I’ve always loved learning about other people, cultures, and times. When I arrive in a new place I usually take a few days to sit back, wander, and observe how things get done. How neighbors interact. How the rhythm of the place ebbs and flows throughout the day.

Knowing this, I find myself staring out my plane window, wondering why then I would be so fascinated by the one continent where people don’t live (save a few dedicated scientists that brave the long, dark winters).

This is my second trip to the frozen continent, and I think I am even more excited than my first time here. Perhaps because I have a better idea of what to expect this time around, which gives me a new opportunity to dig deeper and to look more closely at details I missed before. Perhaps because I never imagined making it here once, much less twice, and in some small way, twice gives you a special kind of micro-ownership over of place.

No longer will it be just a place I visited for a few days. I will be able to say that Antarctica is a place I have spent over a month, working, standing on its glaciers, and sailing through its waters. I will be able to join the small group of people that have just begun to know and love this place. The group of people that considered this uninhabited land home, for however brief the moment was.

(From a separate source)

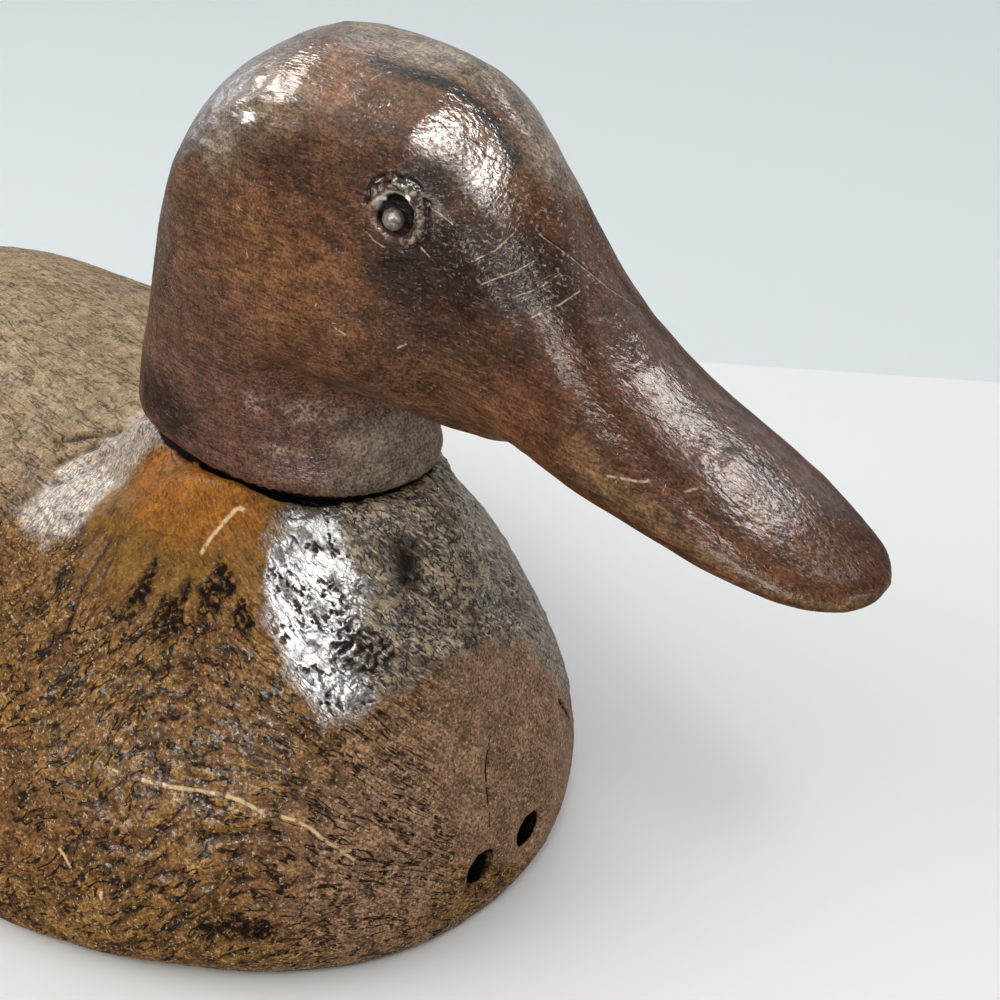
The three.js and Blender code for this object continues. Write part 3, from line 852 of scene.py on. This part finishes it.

From the southern tip of South America it takes a bumpy two days to get to the northern tip of the Antarctic Peninsula. Two days of 3 to 10 meter seas.  Two days of water. Two days of incessant movement.

I marvel at the giant Albatrosses gliding on the breeze behind the boat, all the while looking so peaceful and weightless. I think about true sailors and wonder how they can do it. So much time on something so fickle would be enough to drive me mad.

Birds

If you have never been to Ushuaia, then learning that it lies in the Tierra del Fuego might conjure up images of a hot, tropical paradise. But, while Buenos Aires has the sweaty, sticky, Latin heat, the “Land of Fire” at Argentina’s southern tip has a rough, cold, and slightly unwelcoming facade.

Standing on the edge of the Beagle Channel, basking in the never ending sunlight that makes the late Spring 50 degree weather feel so inviting, the town glistens with color and warmth. But the cold breeze and snow covered rocky mountains that surround the town have me wondering how people could have eked a living out of this harsh ground before the cruise ships moved in.

People have lived in this area for thousands of years. The name “Tierra del Fuego” comes from Spaniards first trip to the area in 1520, during which they were greeted by fires in the mountains. Magellan believed these were lit by the indigenous Yaghan Indians waiting in the hills to ambush his crew.

Today those fires are replaced with the flashing bulbs that line the Casino’s front door. Corrugated metal buildings that lined the streets when I was here just 5 years ago, are now side by side with a 5 star hotel and several huge outerwear stores that could make some R.E.I. establishments look under stocked.

It is a strange place, this land of fire at the end of the world. It is a place so warm and inviting but so cold and foreboding, so removed from everything and yet lit up right in the middle of the wave of people reaching out towards the last new world.